Your task is to quote the records from their first line through the line containing "Reconstruct the object", with nothing added or left out.

* start RECORD EXCERPTS *

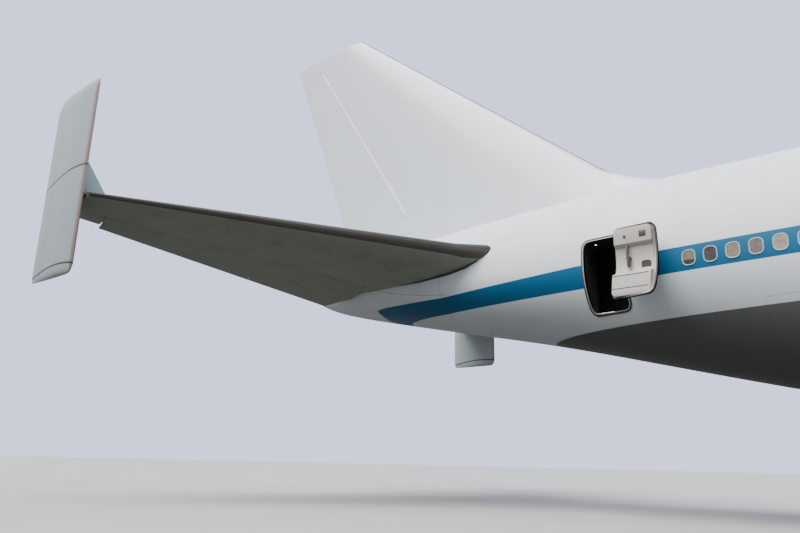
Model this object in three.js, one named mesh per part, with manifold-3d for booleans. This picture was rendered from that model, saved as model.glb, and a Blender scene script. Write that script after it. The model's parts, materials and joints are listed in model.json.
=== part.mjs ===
// A four-engined wide-body transport that carries another craft on three struts above its body.
// It has end plates on its tailplane, twin rudders one above the other, and five landing gear legs.
// Sizes are written in metres of the full-size aircraft, and the model is half of that size.
// A place is written as station (metres aft of the nose tip), side (metres to the left of the
// centre line) and height (metres above the ground). The model's frame has +X forward, +Y left
// and +Z up, with its origin on the ground below the middle of the overall length.
import * as THREE from "three";
import { mergeVertices } from "three/addons/utils/BufferGeometryUtils.js";
import Module from "manifold-3d";

const wasm = await Module();
wasm.setup();

// Driving dimensions
const MM = 500; // model millimetres for one metre of the full-size aircraft
const LENGTH = 70.66; // nose tip to the fin tip's trailing edge
const HALF_SPAN = 29.82;
const FIN_TOP = 19.33;
const SEAM = 0.3 / MM; // gap between pieces that meet
const PIN_GAP = 0.6 / MM; // gap round a pin or an axle
const SWING_GAP = 10 / MM; // gap round a control surface's nose and at its ends
const LEFT = 1;
const RIGHT = -1;
const SIDES = [
  ["left", LEFT],
  ["right", RIGHT],
];

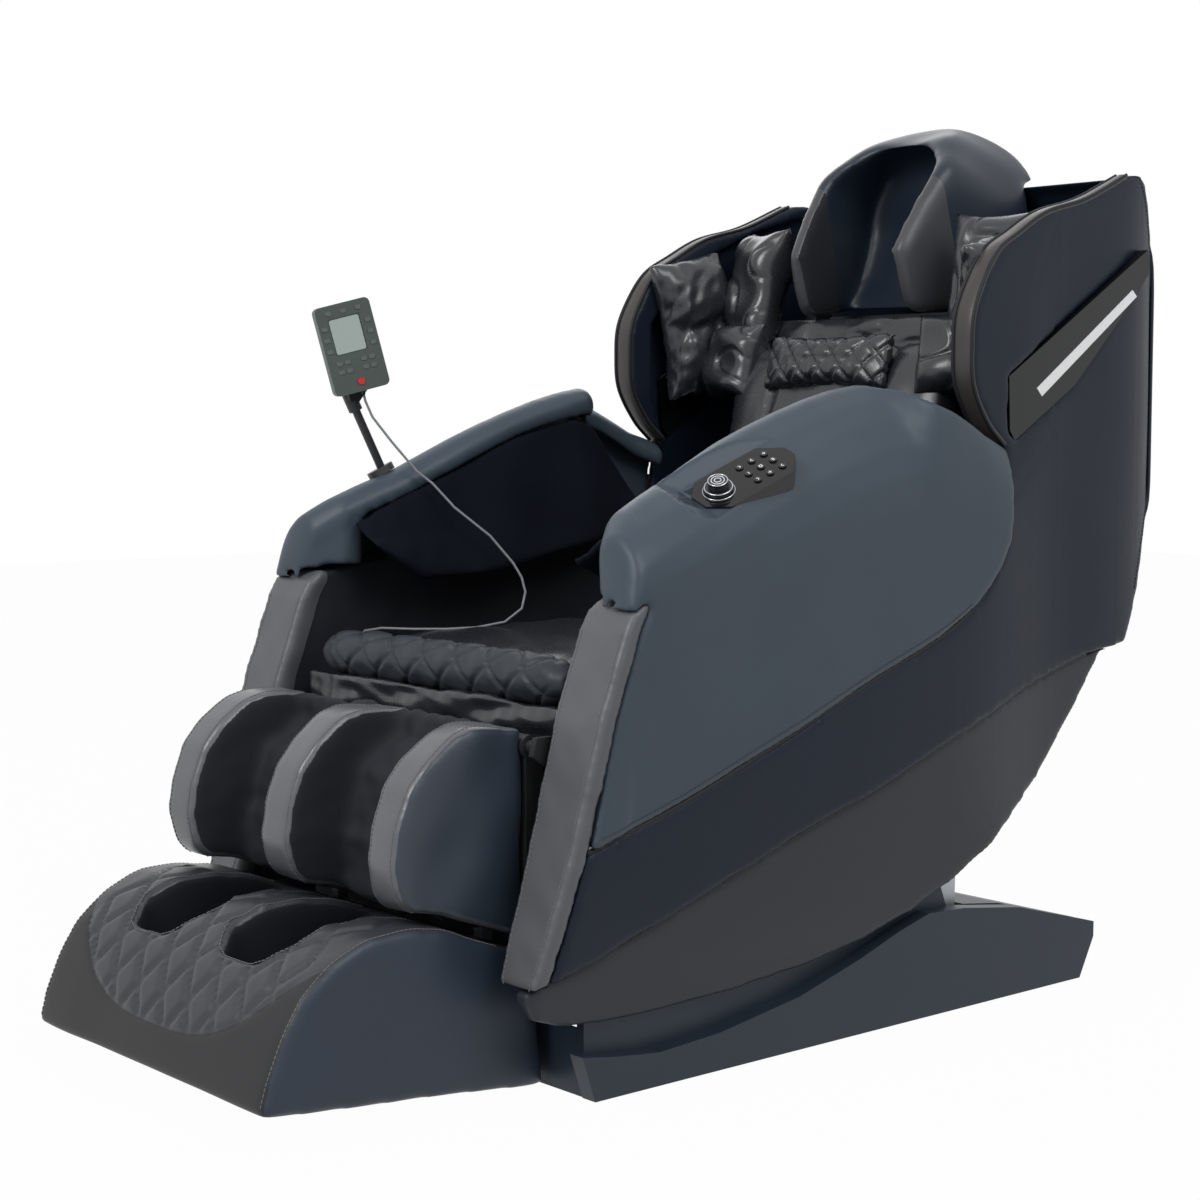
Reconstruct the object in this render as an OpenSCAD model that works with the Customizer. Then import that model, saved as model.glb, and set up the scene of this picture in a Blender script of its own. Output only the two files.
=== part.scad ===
// Massage chair: a reclining capsule that slides on curved rails of a floor base,
// with a lifting calf rest, an extending foot rest, a back massage carriage,
// a flip-back headrest hood, an arm control panel and a swivelling remote.
// Millimetres. X to the sitter's left, the front is -Y, Z up, the floor is Z = 0.

/* [Capsule] */
// Outer width across the arm panels
overall_w = 782; // [772:1:810]
// Clear width between the seat side walls
seat_clear_w = 602; // [598:1:606]
// Wall of the leather covered arm panels
arm_panel_t = 20; // [14:1:26]
// Wall of the side shells
shell_t = 13; // [8:1:15]
// Thickness of the padded wings
wing_d = 36; // [30:1:44]
// Wall of the lower side shells
lower_shell_t = 9; // [5:1:14]
// How far the lower side shells lie inboard of the side shells
lower_shell_inset = 11; // [8:1:16]
// Depth of the padded front strip of each arm box
strip_d = 25; // [18:1:30]
// Sheet of the belly and rear panels
panel_t = 5; // [3:1:8]

/* [Recline] */
// Radius of the curved guide slots
rail_r = 670; // [660:1:680]
// Recline travel in degrees
recline_travel = 26; // [15:1:27]
// Width of the guide slot
slot_w = 30; // [24:1:34]
// Sheet of the guide plates
rail_t = 6; // [4:1:7]
// Running clearance of the guide shoes in their slot
shoe_fit = 0.3; // [0.2:0.1:0.6]

/* [Base] */
// Width over the two base side covers
base_w = 702; // [690:1:706]
// Wall of the base side covers
cover_t = 24; // [16:1:24]
// Height of the floor glides
glide_h = 14; // [10:1:20]
// Radius of the floor glides
glide_r = 20; // [14:1:20]
// Height of the base frame tubes
tube_h = 30; // [20:1:34]
// Width of the base frame tubes
tube_w = 40; // [30:1:44]

/* [Seat and back] */
// Thickness of the seat cushion over its pan
seat_cushion_t = 118; // [80:1:122]
// Radius of the quilted front roll
roll_r = 33; // [28:1:34]
// Length of the quilted front roll
roll_l = 524; // [480:1:560]
// Lean of the backrest from upright in degrees
back_lean = 16; // [14:1:18]
// Thickness of the back cushion
back_cushion_t = 80; // [60:1:90]
// Width of the back cushion
back_cushion_w = 446; // [400:1:450]
// Width of the shoulder airbags, from the wing inwards
shoulder_airbag_t = 46; // [30:1:50]

/* [Leg rest] */
// Width of the calf rest
calf_w = 524; // [500:1:540]
// Width of each calf channel
calf_channel_w = 164; // [140:1:170]
// Width of the middle calf wall
calf_mid_w = 64; // [50:1:70]
// Depth of the calf channels
calf_channel_d = 88; // [60:1:95]
// Width of the foot rest
foot_w = 542; // [520:1:560]
// Width of each foot well
foot_well_w = 130; // [110:1:150]
// Radius of the calf hinge pins
hinge_pin_r = 8; // [6:1:10]
// Side of the square foot slide bars
slide_bar = 16; // [12:1:18]
// Sliding clearance of the foot slide bars
slide_fit = 0.4; // [0.2:0.1:0.8]

/* [Headrest] */
// Width of the headrest hood
hood_w = 318; // [300:1:340]
// Wall of the headrest hood
hood_t = 30; // [24:1:36]

/* [Controls] */
// Length of the arm control panel
panel_l = 148; // [140:1:160]
// Width of the arm control panel
panel_w = 72; // [68:1:78]
// Thickness of the arm control panel
panel_h = 24; // [20:1:28]
// Radius of the control knob
knob_r = 13; // [10:1:15]
// Radius of the panel keys
key_r = 5; // [3:0.5:6]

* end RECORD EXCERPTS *

[WRITTEN RESPONSE]
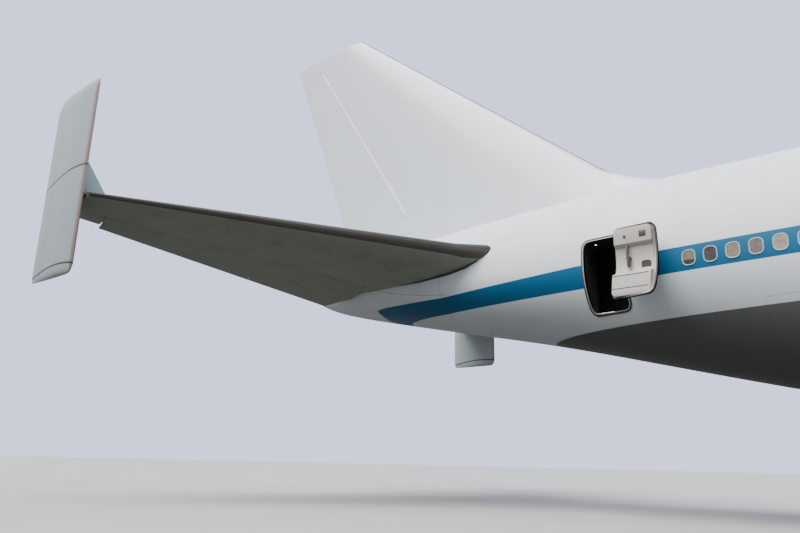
Model this object in three.js, one named mesh per part, with manifold-3d for booleans. This picture was rendered from that model, saved as model.glb, and a Blender scene script. Write that script after it. The model's parts, materials and joints are listed in model.json.
=== part.mjs ===
// A four-engined wide-body transport that carries another craft on three struts above its body.
// It has end plates on its tailplane, twin rudders one above the other, and five landing gear legs.
// Sizes are written in metres of the full-size aircraft, and the model is half of that size.
// A place is written as station (metres aft of the nose tip), side (metres to the left of the
// centre line) and height (metres above the ground). The model's frame has +X forward, +Y left
// and +Z up, with its origin on the ground below the middle of the overall length.
import * as THREE from "three";
import { mergeVertices } from "three/addons/utils/BufferGeometryUtils.js";
import Module from "manifold-3d";

const wasm = await Module();
wasm.setup();

// Driving dimensions
const MM = 500; // model millimetres for one metre of the full-size aircraft
const LENGTH = 70.66; // nose tip to the fin tip's trailing edge
const HALF_SPAN = 29.82;
const FIN_TOP = 19.33;
const SEAM = 0.3 / MM; // gap between pieces that meet
const PIN_GAP = 0.6 / MM; // gap round a pin or an axle
const SWING_GAP = 10 / MM; // gap round a control surface's nose and at its ends
const LEFT = 1;
const RIGHT = -1;
const SIDES = [
  ["left", LEFT],
  ["right", RIGHT],
];

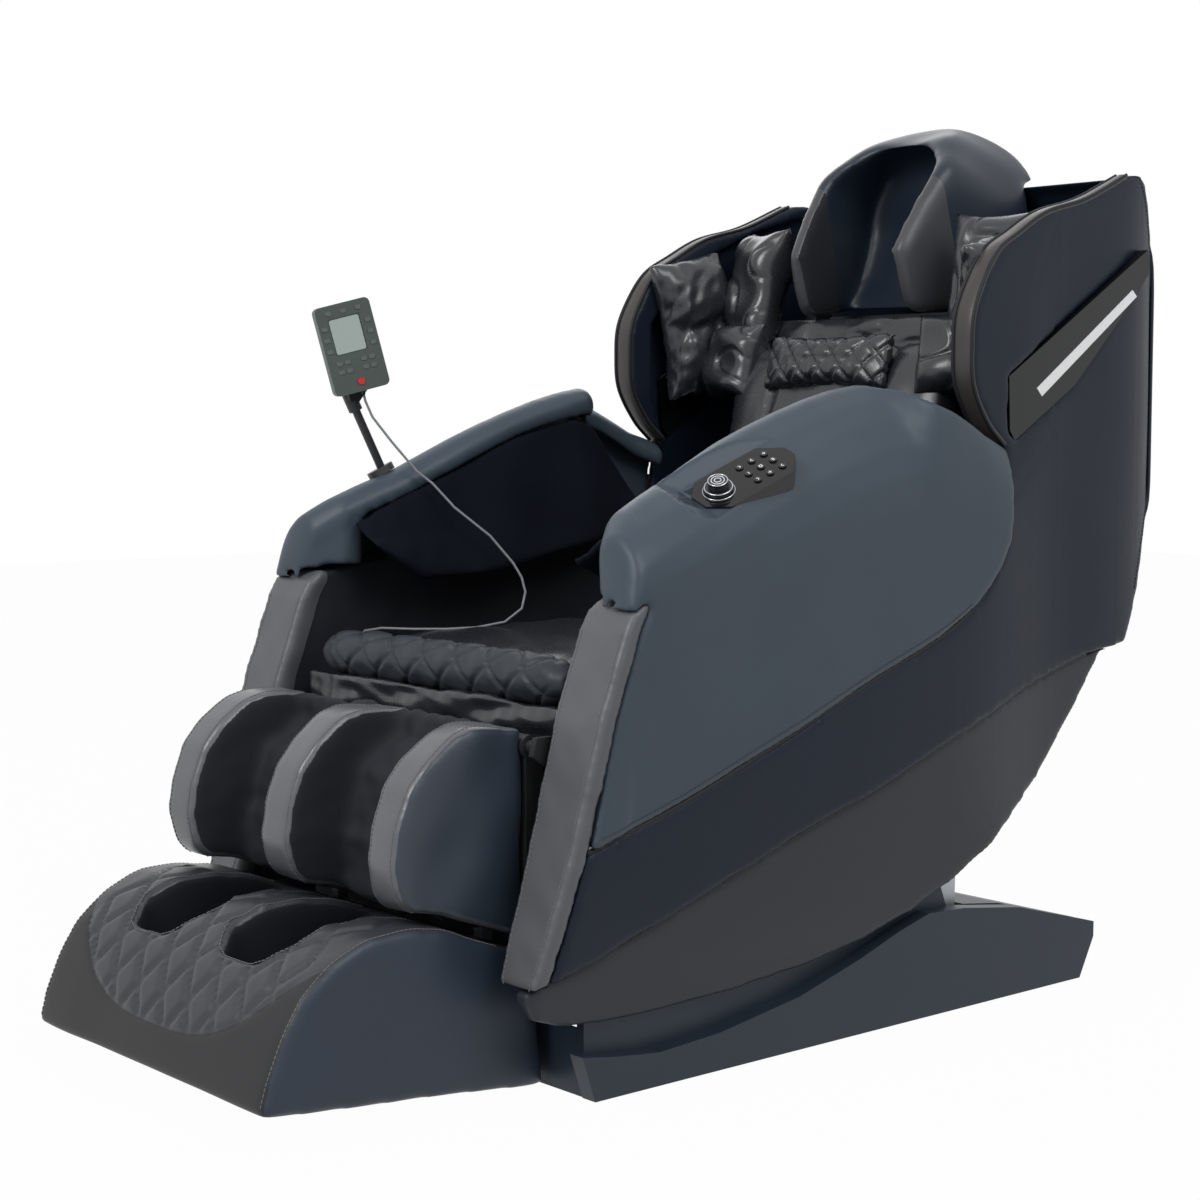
Reconstruct the object in this render as an OpenSCAD model that works with the Customizer. Then import that model, saved as model.glb, and set up the scene of this picture in a Blender script of its own. Output only the two files.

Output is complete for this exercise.